━━ STORED RECORDS ━━
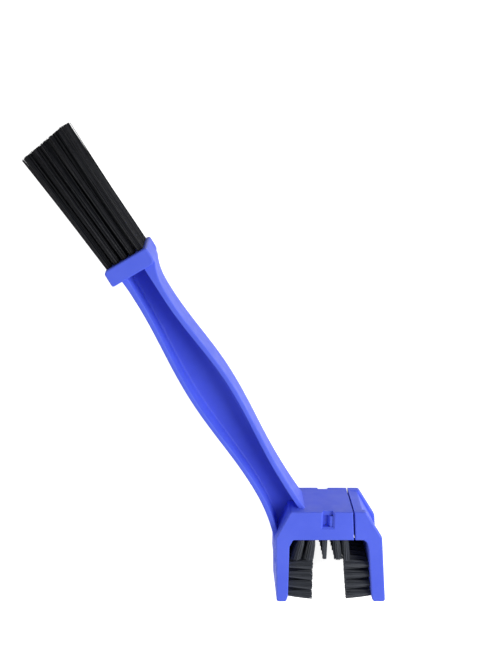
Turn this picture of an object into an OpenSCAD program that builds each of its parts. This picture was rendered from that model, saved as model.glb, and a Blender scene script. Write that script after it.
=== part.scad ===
// Hand brush for bicycle chains: a ribbed handle with a long brush at one end and,
// at the other, a U-shaped head lined with bristles whose right side slides off.
// It lies on its back. X runs across the head, Y from the head to the handle, Z up.
// The origin is at the closed end of the chain slot, on the resting face.

/* [Head] */
// Depth of the head, from the resting face to the front
head_depth = 30; // [27:1:36]
// Height of the crown bar above the chain slot
crown_h = 13; // [12.6:0.2:16]
// Width between the two legs at the slot's closed end
slot_w = 34.3; // [32:0.5:40]
// Length of the legs below the crown
leg_len = 28.9; // [27:0.1:34]
// Thickness of the left leg under the crown
leg_t = 6; // [5.6:0.2:8]
// How far the left leg's outer side draws in down to its tip
leg_draft = 0.8; // [0.6:0.1:1.4]
// How far the right leg splays outward down to its tip
jaw_splay = 2.4; // [1.6:0.2:3.2]
// Thickness of the right leg under the crown
jaw_leg_t = 6; // [5.2:0.2:7.2]
// Slope across the top left corner, width
left_slope_w = 6.1; // [5:0.5:8]
// Slope across the top left corner, height
left_slope_h = 12; // [10.5:0.1:12.3]
// Slope across the top right corner, width
right_slope_w = 7.5; // [6:0.5:8]
// Slope across the top right corner, height
right_slope_h = 12; // [10:0.1:12.3]

/* [Side jaw] */
// Distance from the slot's middle to the seam of the jaw
seam_x = 10.75; // [10.25:0.25:12]
// How far the seam leans over the crown's height
seam_lean = 0.8; // [0:0.1:1.2]
// Open gap along the seam
seam_gap = 0.65; // [0.4:0.05:1]
// Length of the jaw's tongue inside the crown
tongue_len = 15.5; // [14.5:0.5:17]
// Depth of the hollow in the jaw's outer side
hollow_d = 1.7; // [1:0.1:2]
// Thickness of the plates in front of and behind that hollow
rim_plate_t = 4; // [3:0.5:5]

/* [Latch] */
// Wall of the crown in front of and behind the pocket
pocket_wall = 3; // [2.6:0.2:3.6]
// Roof of the crown over the pocket
pocket_roof = 2; // [1.6:0.2:2.6]
// Width of the latch window
window_w = 4.5; // [4:0.25:5.5]
// Thickness of a latch finger
finger_t = 1.8; // [1.4:0.1:2.2]
// Free room behind a finger, for its bending
finger_room = 2.4; // [2.3:0.1:2.8]
// Height of the catch on a finger
catch_h = 2.2; // [1.6:0.1:2.3]
// Free play between sliding faces
play = 0.15; // [0.1:0.01:0.25]

/* [Handle] */
// Length of the handle, from the slot's end to the collar
handle_len = 136.6; // [120:0.2:150]
// Tilt of the handle away from the head's middle line, in degrees
handle_tilt = 31; // [28:1:33]
// Sideways place of the handle's foot
handle_x = -12.1; // [-12.6:0.1:-11.6]
// Half width at the waist, left side
waist_left = 6.6; // [6:0.2:8]
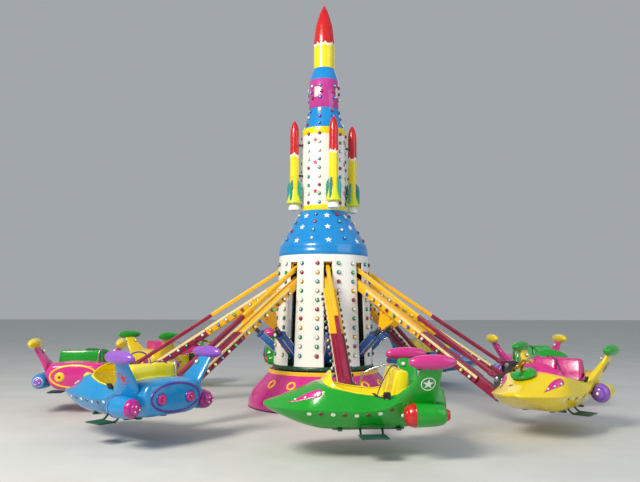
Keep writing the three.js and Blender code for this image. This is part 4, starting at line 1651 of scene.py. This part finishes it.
━━━
**AIM OF THE EXERCISE**. Write out every line of the material again, exactly as it reads.

**THE ANSWER**.
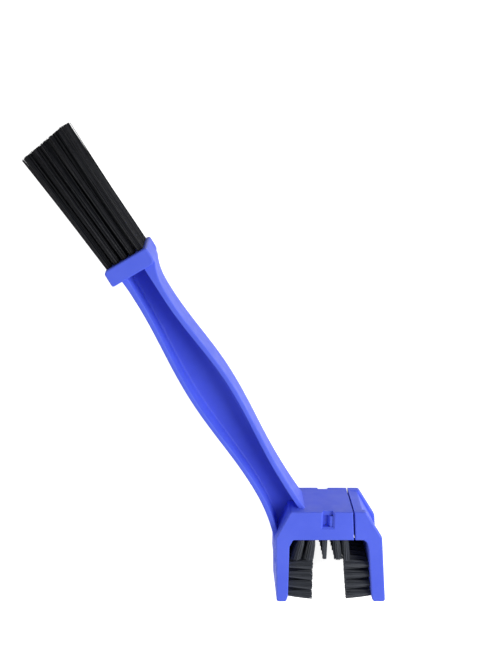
Turn this picture of an object into an OpenSCAD program that builds each of its parts. This picture was rendered from that model, saved as model.glb, and a Blender scene script. Write that script after it.
=== part.scad ===
// Hand brush for bicycle chains: a ribbed handle with a long brush at one end and,
// at the other, a U-shaped head lined with bristles whose right side slides off.
// It lies on its back. X runs across the head, Y from the head to the handle, Z up.
// The origin is at the closed end of the chain slot, on the resting face.

/* [Head] */
// Depth of the head, from the resting face to the front
head_depth = 30; // [27:1:36]
// Height of the crown bar above the chain slot
crown_h = 13; // [12.6:0.2:16]
// Width between the two legs at the slot's closed end
slot_w = 34.3; // [32:0.5:40]
// Length of the legs below the crown
leg_len = 28.9; // [27:0.1:34]
// Thickness of the left leg under the crown
leg_t = 6; // [5.6:0.2:8]
// How far the left leg's outer side draws in down to its tip
leg_draft = 0.8; // [0.6:0.1:1.4]
// How far the right leg splays outward down to its tip
jaw_splay = 2.4; // [1.6:0.2:3.2]
// Thickness of the right leg under the crown
jaw_leg_t = 6; // [5.2:0.2:7.2]
// Slope across the top left corner, width
left_slope_w = 6.1; // [5:0.5:8]
// Slope across the top left corner, height
left_slope_h = 12; // [10.5:0.1:12.3]
// Slope across the top right corner, width
right_slope_w = 7.5; // [6:0.5:8]
// Slope across the top right corner, height
right_slope_h = 12; // [10:0.1:12.3]

/* [Side jaw] */
// Distance from the slot's middle to the seam of the jaw
seam_x = 10.75; // [10.25:0.25:12]
// How far the seam leans over the crown's height
seam_lean = 0.8; // [0:0.1:1.2]
// Open gap along the seam
seam_gap = 0.65; // [0.4:0.05:1]
// Length of the jaw's tongue inside the crown
tongue_len = 15.5; // [14.5:0.5:17]
// Depth of the hollow in the jaw's outer side
hollow_d = 1.7; // [1:0.1:2]
// Thickness of the plates in front of and behind that hollow
rim_plate_t = 4; // [3:0.5:5]

/* [Latch] */
// Wall of the crown in front of and behind the pocket
pocket_wall = 3; // [2.6:0.2:3.6]
// Roof of the crown over the pocket
pocket_roof = 2; // [1.6:0.2:2.6]
// Width of the latch window
window_w = 4.5; // [4:0.25:5.5]
// Thickness of a latch finger
finger_t = 1.8; // [1.4:0.1:2.2]
// Free room behind a finger, for its bending
finger_room = 2.4; // [2.3:0.1:2.8]
// Height of the catch on a finger
catch_h = 2.2; // [1.6:0.1:2.3]
// Free play between sliding faces
play = 0.15; // [0.1:0.01:0.25]

/* [Handle] */
// Length of the handle, from the slot's end to the collar
handle_len = 136.6; // [120:0.2:150]
// Tilt of the handle away from the head's middle line, in degrees
handle_tilt = 31; // [28:1:33]
// Sideways place of the handle's foot
handle_x = -12.1; // [-12.6:0.1:-11.6]
// Half width at the waist, left side
waist_left = 6.6; // [6:0.2:8]
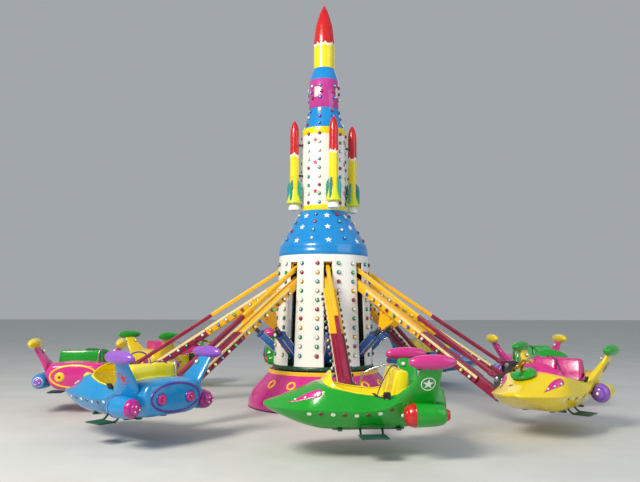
Keep writing the three.js and Blender code for this image. This is part 4, starting at line 1651 of scene.py. This part finishes it.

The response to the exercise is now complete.